Крестьян, как говорил Бунин, – «совершеннейших аристократов», умных, талантливых, он наблюдал и в его родных местах – орловских деревнях. В Осиновых Дворах он однажды восхищался мужиком с ласково-лучистым взором, который напоминал своим видом профессора; «другой поразил, – писал он, – XVI век, Борис Годунов». На Прилепах один крестьянин казался ему «великим удельным князем» – умный, с «чудесной доброй улыбкой. Вот кем Русь-то строилась», – пишет Бунин в дневнике («Неман», Минск, 1980, № 6, с. 153).

И произведения Бунин писал не только, по его определению, «жестокие», но и «благостные», такие как «Захар Воробьев» и «Лирник Родион». А повести и рассказы «мрачные» не внушают чувства безнадежности. «В повести „Веселый двор“, – писала Л. Гуревич, – сквозь обычную уравновешенность Бунина проступает теплота авторского чувства и глубокая серьезность его основного настроения.
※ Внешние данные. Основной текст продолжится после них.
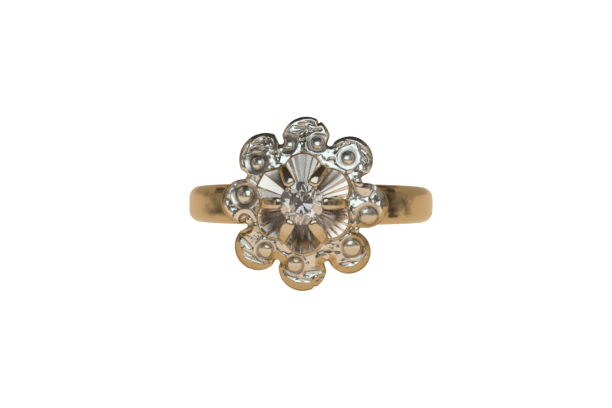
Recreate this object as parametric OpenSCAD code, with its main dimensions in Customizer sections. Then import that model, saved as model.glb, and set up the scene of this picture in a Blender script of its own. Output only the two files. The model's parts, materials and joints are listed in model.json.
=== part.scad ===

У другого писателя самая тема вызвала бы читательскую слезу (…) Благородная сдержанность бунинского письма придала его повествованию величавую красоту и поэзию» («Ежегодник газеты Речь на 1913 год», СПб., с. 389).

Весной 1912 года Бунин читал не опубликованный тогда еще рассказ на собрании телешовской «Среды», он произвел сильное впечатление. По опубликовании рассказа в критике указывалось на подспудную, глубоко скрытую, но ощутимую во всем контексте произведения любовь и сострадание писателя к деревенскому человеку, к его тяжелой и сумрачной доле. Пересказав содержание рассказа, Ю. Айхенвальд продолжал: «И вот, когда про все это читаешь у Бунина, то не только беспредельную жалость чувствуешь и болит сердце, болит совесть, но и бесспорным становится, что пусть сколько угодно свидетельствует о себе автор: „Я не люблю, о Русь, твоей несмелой, тысячелетней рабской нищеты“, – он все-таки не может не любить Анисьи, он не может не испытывать к ней самой жалостливой нежности, и невольно в свою как будто бесстрастную манеру, в свое эпически невозмутимое повествование, в эти безжалостные подробности объективного рассказа он вплетает нити-нервы своего острого чувства, быть может даже – заглушённое отчаянье» (Речь, СПб., 1912, № 305, 6 ноября).